Moritz Jahn in Dark, a time-hopping Netflix series set in a fictional German town. Photo / Netflix
Dark, the German time-travel thriller, is often compared to the Duffer Brothers' nostalgia trip. But in its second season, its ambitions are closer to The Wire.
Warning: This includes spoilers for Stranger Things and the first season of Dark.
It's a dark night in a rural town surrounded by woods.People are frantically searching for a boy who has gone missing. The police seem inept to help. The reason he has gone missing is inexplicable and, perhaps, supernatural.
No, this is not a description of the very first episode of Stranger Things but of another engrossing Netflix sci-fi thriller set (partly) in the past: the German time-travel adventure series Dark. The two shows are often compared, and understandably so — when the characters in Dark go back in time, for instance, they often travel to the mid-1980s, the same period in which Eleven and Will explore the Upside Down. There's also a core group of kids, the children of the four families mentioned above, who share a dynamic not unlike the Stranger Things friends in Hawkins, Indiana.
But the similarities end there. While Matt and Ross Duffer's nostalgic trip explores the lives of their characters for the sake of the plot — each Stranger Things season begins by establishing relationships and characterisations before it's all largely forsaken when the monsters turn up — Dark uses the plot to explore and deepen its characters and themes.
The first season was generally well received when it came out in 2017, drawing comparison to Twin Peaks as well as Stranger Things. But in its second season, the show's ambitions are closer to those of The Wire, as it builds out its world and uses its genre trappings — primarily time-travel, in this case — less as plot gimmicks than as ways to deepen the characters and explore their decision-making.
The scope of Dark is sprawling, but the foundation of the story involves the fictional town of Winden in rural Germany, four families, a nuclear reactor and time travel. (The story begins in 2019 but also moves backward to 1986 and the early 1920s and 1950s.) The series creators, Baran bo Odar and Jantje Friese, have built a world of intrigue: Infidelities and secrets from the past abound, and some of the kids harbor secret crushes on one another. And the search for Mikkel, the young boy who goes missing in the woods, sets off a chain of events that eventually leads to an exceptionally complicated, and uniquely rewarding, time-travel story.

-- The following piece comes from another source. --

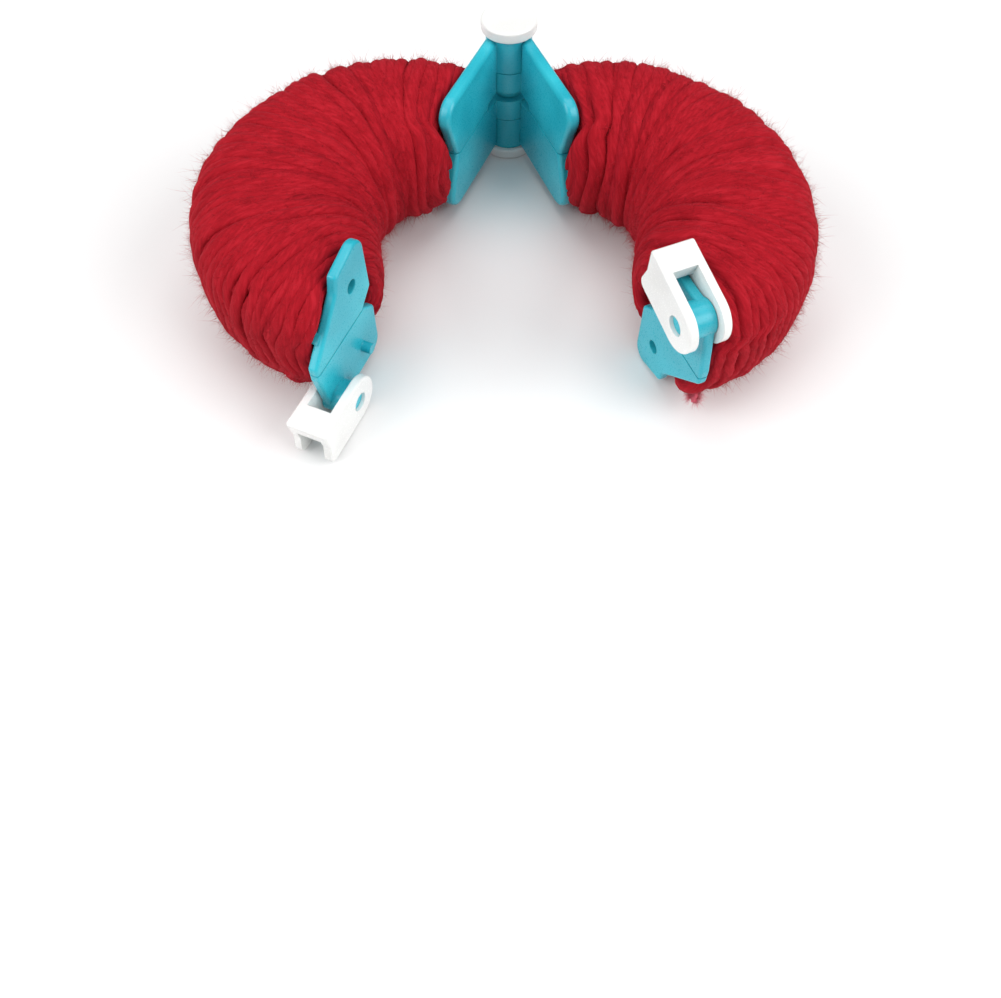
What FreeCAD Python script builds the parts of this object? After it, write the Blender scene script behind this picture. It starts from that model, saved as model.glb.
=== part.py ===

Many films and TV shows such as Doctor Who and Quantum Leap get lost in the weeds explaining how the time-travel device works — how it's taking place, what will be the result if people from different timelines meet. Entire plotlines are dedicated to making sure characters from different timelines do not see or interact with each other, à la Back to the Future (one of the many films referenced in the most recent season of "Stranger Things"). While these trappings are sometimes fun, the viewer might be left thinking more about the mechanics of it all than about the people doing the travelling.
That's not how Dark works. Even when the show echoes those tropes with a scene explaining the narrative device in the first season, it's done in a hand-waving kind of way, mercifully brief. Odar and Friese are more interested in devoting time to their characters' emotional journeys. A significant time-bending twist in Season 1 reveals a familial connection between Jonas Kahnwald (Louis Hofmann), a high school student in the present day timeline, and another character — but the reveal turns out to be more than just a convenient narrative provocation; instead it permanently alters how he views the world and the decisions he makes in the other timelines.
Noah, a priest, played with quiet conviction and a touch of sadness by Max Schimmelpfennig, is a multilayered villain: He commits sinister deeds at the beginning of the show (he's seen kidnapping children), though by Season 2, it becomes clear that his divine devotion to the ideas of good and decency have led him down a path of evil. And in a standout performance, Karoline Eichhorn plays Charlotte Doppler, a longtime resident of the town who is a police officer working to find Mikkel, the boy who disappeared. She is reminiscent of Hopper in "Stranger Things," if only he was a good detective.
As Season 2, released last month, delved deeper into the mood and aesthetic established by Season 1, The Wire began to seem like the more apt comparison. Introduced as a cops-and-dealers drama, David Simon's ambitious saga was soon revealed to be an astute examination of politics and crime in Baltimore that unpacked how each decision made by its characters affects others — the crime is connected to the police which is connected to city government which dictates what happens in the schools, and so on. "Dark" is just as incremental in its world building; every character introduced is meticulously and intricately woven into the time-travel narrative.
Dark isn't an easy watch — also like The Wire, the pacing is deliberate and plot threads introduced early on are sometimes not paid off until episodes later. But those who are able to binge the first two seasons will likely find it worth it.
When you're done with the Battle of Starcourt, feel free to visit Winden, Germany. There are even stranger and better things happening there.